Yes. I feel like we were rollerskating in it too.

And you’ve done a couple acting projects more recently, right? Recently I did a project as part of the 48-Hour Film Fest…with some people in this very room! It was a musical movie. I was a spy, and I got attacked and hit over the head while I was looking at a painting. When I woke up, I couldn’t talk. I sung instead of talking.

Sounds like the best movie ever. Yeah, it was the best movie ever made in 48 hours by people that I know…by us. So that was the most recent. I also played a scary possessed violinist once in a movie. A silent film. So one was silent, and the other one was singing. This is the only normal speaking movie that I’ve ever been in.

What got you interested in TEN? There was a really interesting Kickstarter that I saw…and a really cool trailer video. [Laughs.] I was intrigued. I just wanted to get involved.

What do you anticipate will be the biggest challenge of this project for you? I think the biggest challenge will be the way we’ll probably have to record a lot of the stuff out of order. Everything else I’ve done up until now has been chronologically recorded or performed, so it will be a challenge to just jump in and start lines and scenes from nothing. Another thing I’m really worried about is being afraid at the house. I’m legitimately kind of concerned.

[Sophia laughs evilly in the background.]

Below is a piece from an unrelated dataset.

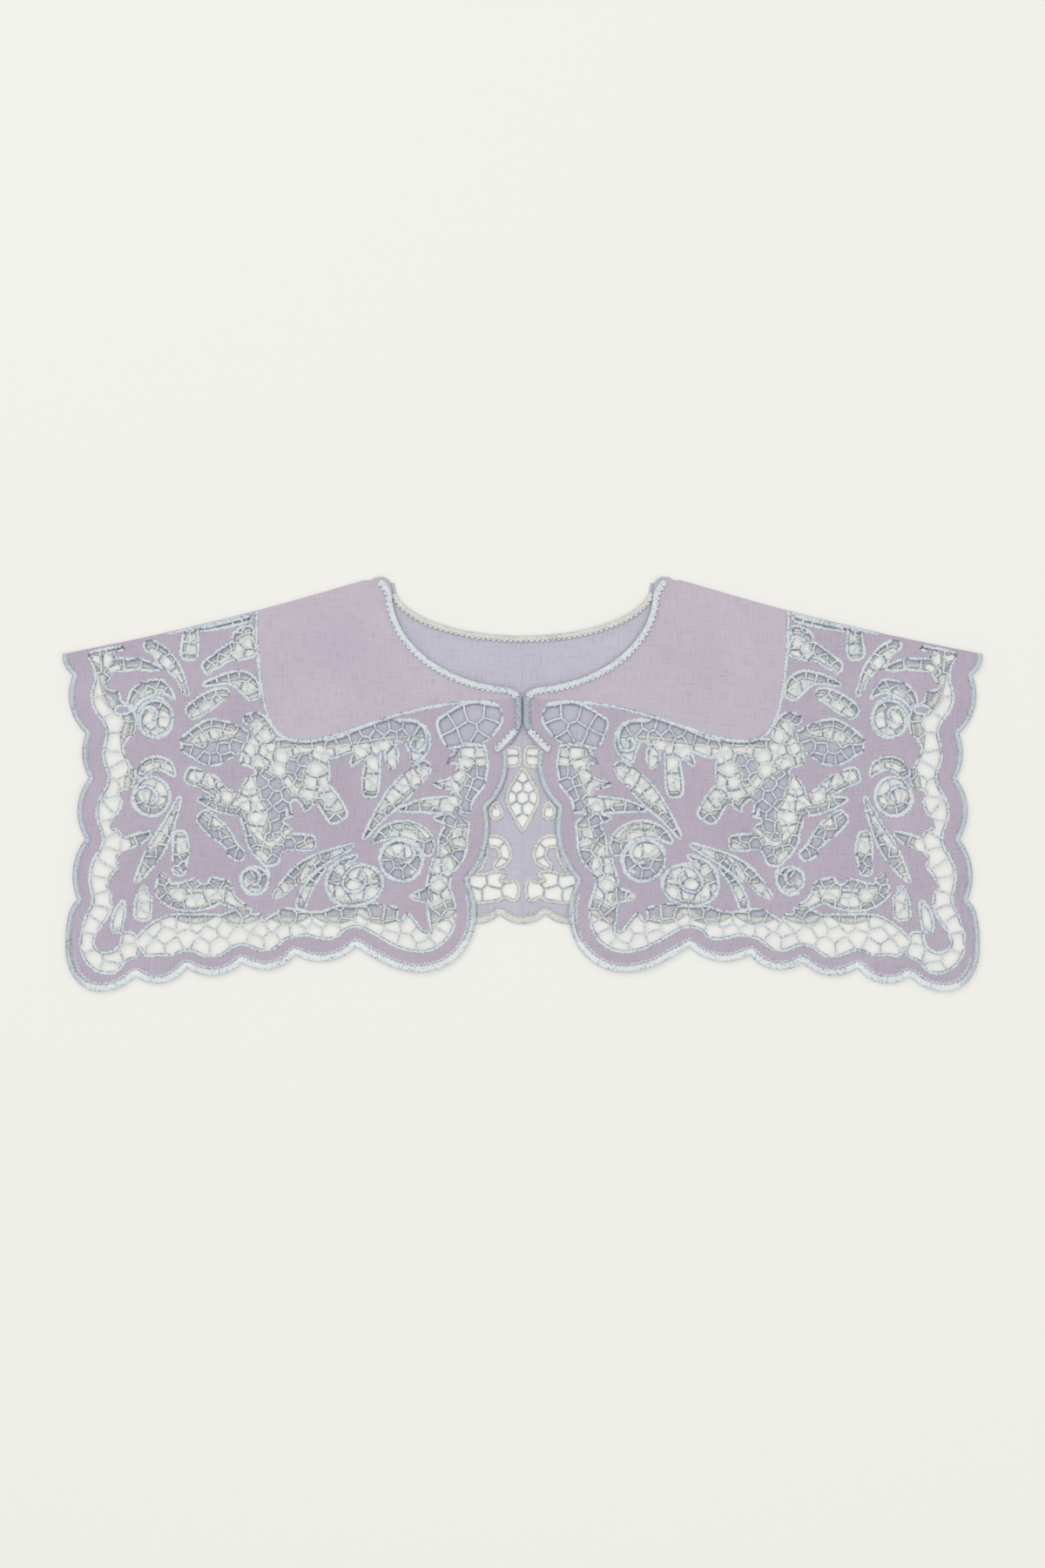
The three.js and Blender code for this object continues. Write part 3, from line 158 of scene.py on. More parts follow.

I mean, it is haunted by Phil the ghost, we’ve been told. Yeah, and there’s a coat of armor…

There are several!

[Michael: And there’s a butcher ghost who was the cook on the pirate ship that sank nearby.]

Oh yeah. I’ve heard about that. And we’re actually physically on an island, which is kind of disconcerting.

Yeah, we’re taking a ferry over. [We’re not. The interviewer enjoys messing with Susannah.]

[Michael: We’re not taking a ferry.]

Well, there’s a bridge – a small bridge, right?

[Michael: Well, yeah, but it’s not really…]

[Sophia: You don’t notice it.]

I’ll notice.

[Michael: It’s not really an island.]

I’m still scared. I guess it will help that we possibly might be doing stuff at night and then sleeping during the day. But I’m still scared.

There won’t be time to be scared. Except that your room is in the basement…near the dollhouse. Nooooooo!

[Sophia: The basement is legitimately creepy.]

I’m scared already.

What are you most looking forward to? Other than having a week off of work, which is kind of awesome, I’m looking forward to being on location in an area with a bunch of people whom I haven’t met yet, and hanging out, and making something really cool. And I’m excited to eat Sophia’s cooking and be healthy. I feel like after the week I’ll be a lot healthier than when I left because I won’t be eating meat and stuff, so I’m looking forward to feeling rejuvenated. And exhausted.

How are you preparing for your role? [Juicy answer redacted in order to not provide spoilers.] I’m practicing an accent; I’ve never done an accent in front of others before. And practicing memorizing all my lines. And I’m attempting to eat healthy and exercise and stuff, but that hasn’t been going so well.

What has been your favorite performance moment ever? I played viola for a long time in a classical setting and stopped doing that a little while after I moved to Boston, and I think some of my favorite moments were after I stopped. I realized that people found it cool to have strings in their rock bands. Just having the opportunity to play in a different setting for the first time was really awesome.

What has been your most challenging moment performing? When I was an undergrad, I did a lot of recitals where I had to memorize all the music and play with an accompanist too. It’s hard if you’re trying to play something from memory and someone else is trying to follow you; if you skip a section or repeat something, then they don’t know what to do either.

What’s your favorite pig from literature or history? Wilbur from Charlotte’s Web, but the cartoon version that came out when I was probably seven. That pig in particular.

Why that specific Wilbur? I like the way he’s drawn, and I like his accent, the way he talks. And he’s very vulnerable. I like that in a pig, I guess. [Laughs.]